La utilización de esa máquina para calibrar el tiempo económico nos llevaría a los españoles, en un viaje retrospectivo, al año 2004, lo que implicaría la pérdida aparente de ocho años. No es, sin embargo, España el país que experimenta un mayor retroceso, al verse claramente superada por un considerable grupo de países, encabezados por Grecia (trece años) e Islandia (doce años). En contraposición, Alemania, con algo más de dos años, es la economía, dentro de la muestra para la que se dispone de información, que registra un menor repliegue.

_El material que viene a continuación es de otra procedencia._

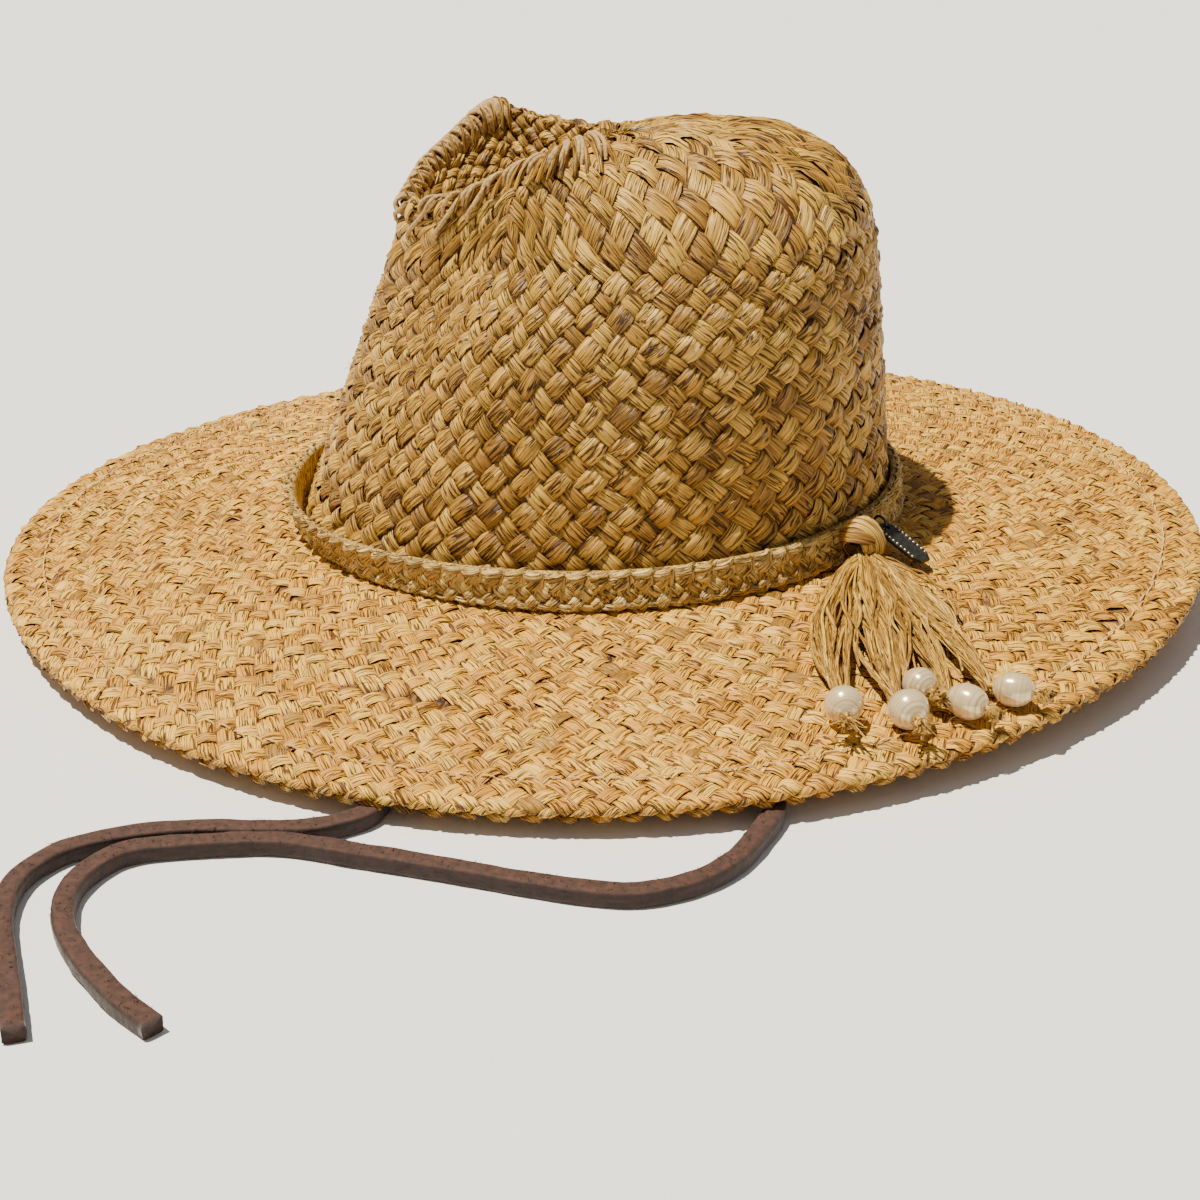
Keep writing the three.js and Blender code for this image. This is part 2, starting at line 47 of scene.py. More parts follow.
CREASE_DEPTH, DENT_DEPTH, SHOULDER_SAG = 31.0, 7.0, 9.0
CREASE_FOOT = -0.125  # where the crease ends along the crown, as a share of its length
STRAW = 2.0
REST_TILT = math.radians(0.55)
UP = np.array([0, 0, 1.0])
CREST = np.array([
    # angle, x, y, z, lean, roundness, dent, rise
    (-90, 0, -0.3359, 0.826, 1.03, 3, 0, 0),
    (-74, 0.1355, -0.276, 0.876, 0.93, 3.5, 0.2, 0),
    (-60, 0.179, -0.224, 0.92, 0.83, 4, 0.8, 0),
    (-48, 0.2048, -0.1719, 0.968, 0.66, 4.5, 0.9, 0),
    (-38, 0.2108, -0.138, 0.9896, 0.5, 5, 1, 0),
    (-20, 0.1548, -0.0989, 0.9912, 0.41, 5.4, 0.6, 0),
    (-2, 0.1006, -0.0562, 0.9896, 0.31, 6, 0.35, 0.008),
    (16, 0.0512, -0.0156, 0.9824, 0.21, 7.6, 0.1, 0.012),
    (36, 0.012, 0.0163, 0.9755, 0.12, 9.6, 0, 0.022),
    (60, 0.006, 0.0245, 0.976, 0.12, 12.5, 0, 0.026),
    (90, 0, 0.0286, 0.976, 0.14, 15, 0, 0.028)])


def base_xy(th, grow=0.0):
    return (CROWN_WIDTH / 2 + grow) * np.cos(th), CROWN_BACKSET + (CROWN_LENGTH / 2 + grow) * np.sin(th)


def crest_at(th):
    """Values of CREST at an angle, mirrored to the other side, with its lengths in millimetres."""
    d = np.degrees(np.arctan2(np.sin(th), np.cos(th)))
    side = np.where(np.abs(d) <= 90, 1.0, -1.0)
    q = np.where(np.abs(d) <= 90, d, np.where(d > 0, 180 - d, -180 - d))
    c = [np.interp(q, CREST[:, 0], CREST[:, k]) for k in range(1, 8)]
    return (c[0] * CROWN_WIDTH * side, c[1] * CROWN_LENGTH,
            BRIM_DROP + c[2] * CROWN_RISE, c[3], c[4], c[5] * DENT_DEPTH, c[6] * CROWN_RISE)


def shoulder_sag(x, y, h):
    """How far the right shoulder of the top sags behind the crease."""
    side = np.clip(-x / (0.27 * CROWN_WIDTH), 0, 1)
    begin = np.clip(y / CROWN_LENGTH / 0.13 + 1, 0, 1)
    end = 1 - 0.5 * np.clip((y / CROWN_LENGTH - 0.156) / 0.26, 0, 1)
    return SHOULDER_SAG * side ** 2 * (3 - 2 * side) * begin * end * h ** 3


def crown_skin(th, v):
    """Outer face of the crown, v 0 at the brim, 1 at the crest, 2 at the foot of the crease."""
    cx, cy, cz, lean, rnd, dent, rise = crest_at(th)
    bx, by = base_xy(th)
    h = np.clip(v, 0, 1)
    dome = 1 - np.sqrt(np.maximum(0, 1 - h ** rnd))
    g = lean * h + (1 - lean) * dome
    x, y = bx + (cx - bx) * g, by + (cy - by) * g
    r = np.hypot(x, y) + 1e-9
    dd = dent * np.exp(-((h - 0.8) / 0.13) ** 2)
    z = BRIM_DROP + (cz - BRIM_DROP) * h + rise * np.sin(np.pi * np.clip(g, 0, 1))
    z = z - shoulder_sag(x, y, h)
    x, y = x - dd * x / r, y - dd * y / r
    s = np.clip(v - 1, 0, 1)
    fall = 1 - (1 - s) ** 2.4
    inx, iny = cx * (1 - s), cy + (CREASE_FOOT * CROWN_LENGTH - cy) * s
    inz = cz + (BRIM_DROP + CROWN_RISE - CREASE_DEPTH - cz) * fall - shoulder_sag(inx, iny, 1)
    inner = v > 1
    return np.stack([np.where(inner, inx, x), np.where(inner, iny, y),
                     np.where(inner, inz, z) + 0.3], -1)


def rim_at(th):
    k = 1 - 0.006 * np.cos(th) - 0.003 * np.sin(th) - 0.004 * np.sin(4 * th)
    z = (1.4 * np.cos(th) + 2.5 * np.sin(th) - 2.7 * np.cos(2 * th)
         + 0.3 * np.sin(2 * th) + 0.36 * np.sin(3 * th))
    return np.stack([BRIM_WIDTH / 2 * np.cos(th) * k, BRIM_LENGTH / 2 * np.sin(th) * k, z], -1)


def brim_top(th, t):
    r = rim_at(th)
    bx, by = base_xy(th)
    z = BRIM_DROP + (r[..., 2] - BRIM_DROP) * np.sign(t) * np.abs(t) ** 1.3
    return np.stack([bx + (r[..., 0] - bx) * t, by + (r[..., 1] - by) * t, z], -1)


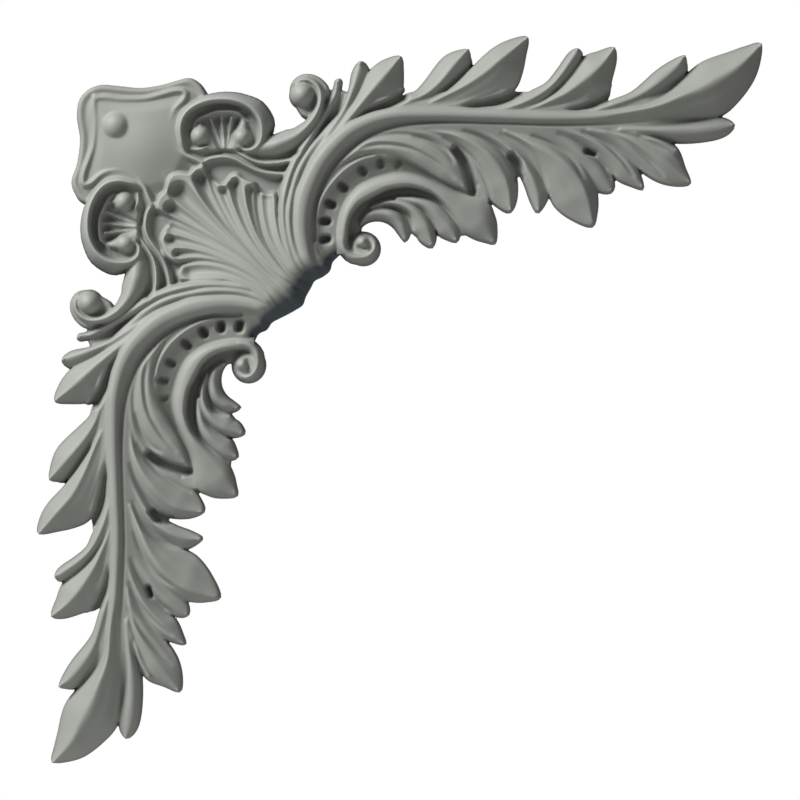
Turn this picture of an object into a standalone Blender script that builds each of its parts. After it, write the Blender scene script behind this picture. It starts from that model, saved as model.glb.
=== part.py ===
"""Panel moulding corner: a carved acanthus ornament cast in one piece, with a flat back.

The ornament hangs on a wall. X runs to the right, Z runs up and the carving faces -Y.
The origin is on the back plane, on the mitre line behind the middle of the shell.
The ornament is a height above the back plane, worked out over the plan from carved strokes.
Plan positions are drawing units, of which LEG_UNITS make one leg; on the drawing Y runs down.
Heights are shares of PROJECTION.
"""

import functools

import bmesh
import bpy
import numpy as np
from mathutils import Matrix, Vector

# Driving sizes, in metres
LEG = 0.362  # from the outer edge to the tip of an arm, the same across and down
PROJECTION = 0.026  # from the back plane to the level of the highest ridge
PITCH = 0.0007  # spacing of the points at which the height is worked out
SINK = 0.006  # how far the strokes reach behind the back plane before it is cut flat
FACETS = 10300  # triangles kept in the finished solid, about

# The drawing
LEG_UNITS = 724.0
UNIT = LEG / LEG_UNITS
ORIGIN = np.array([230.0, 230.0])  # on the mitre line, behind the middle of the shell
CORNER = np.array([34.0, 34.0])  # where the worked field starts, just outside the ornament
FIELD_UNITS = 734.0  # how far it reaches
TILES = 8  # the field is worked out in so many tiles each way
LOW = -SINK / PROJECTION
FILLET = 0.02  # height over which two strokes run into each other
WALL = 0.2  # fall of an outer edge behind the back plane, height per drawing unit
EASE = 0.14  # how far the ridge of a leaf is rounded, a share of its half-width


def through(points, gap=4.0):
    """A smooth curve through the points: Catmull-Rom spans, read at even steps of its length."""
    return curve(tuple(map(tuple, points)), gap)


@functools.cache
def curve(points, gap):
    """The curve itself, worked out once for each set of points."""
    p = np.array(points, float)
    p = np.vstack([2 * p[0] - p[1], p, 2 * p[-1] - p[-2]])
    t = np.linspace(0, 1, 12, endpoint=False)[:, None]
    spans = [
        0.5 * (2 * b + (c - a) * t + (2 * a - 5 * b + 4 * c - d) * t**2 + (3 * b - a - 3 * c + d) * t**3)
        for a, b, c, d in zip(p, p[1:], p[2:], p[3:])
    ]
    line = np.vstack([*spans, p[-2:-1]])
    length = np.r_[0, np.cumsum(np.linalg.norm(np.diff(line, axis=0), axis=1))]
    at = np.linspace(0, length[-1], max(8, int(length[-1] / gap)))
    return np.column_stack([np.interp(at, length, column) for column in line.T])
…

Sin pretender en absoluto negar la evidencia del tremendo impacto de la crisis, hay una cuestión que planea cuando se evalúan sus consecuencias: ¿resulta posible realizar algún tipo de matización a la noción de tiempo económico perdido? Este concepto nos lleva a la sensación de que una serie de activos se han volatilizado, han desaparecido sin dejar rastro. Es cierto que esto es lo que ocurre cuando, por ejemplo, se destruyen infraestructuras por catástrofes naturales. Sin embargo, ¿debe obviarse el valor de los bienes y servicios producidos y consumidos durante el tiempo pasado?, ¿debe ignorarse completamente el hecho de que, durante un período, ha habido ganancias en términos de renta y de empleo?, ¿se ha acumulado algún capital no financiero durante el tiempo económico perdido que sea aprovechable?, ¿es lo mismo tener un reloj parado durante un año que un reloj que ha funcionado durante un año y se para a su término?...

Más allá de las posibles disquisiciones filosófico-económicas, sí que hay un tiempo económico irremisiblemente perdido, ligado al drama del desempleo, el de aquellas personas que no logran encontrar un puesto de trabajo. No hacen falta muchos instrumentos de precisión para la medición de esa lacra social, que corre el riesgo de ocasionar la marginación de una generación completa.

Cuando, en 2004, vivíamos una etapa de bonanza económica y de expansión aparentemente imparable, era difícil imaginar que, ocho años más tarde, el reloj de los indicadores económicos hubiese podido retornar a la posición de aquel año. Aun con los matices expresados, el tiempo ofrece un nuevo benchmark, una nueva vara de medición de la actuación económica de las naciones. Como piedra de toque puede aportar una perspectiva aleccionadora e ilustrativa. No obstante, quizás puede ser más productivo, en lugar de tratar de buscar un tiempo pasado perdido y recrearse en las lamentaciones, procurar no desaprovechar las oportunidades que brinda el tiempo presente para sentar las bases de un futuro mejor.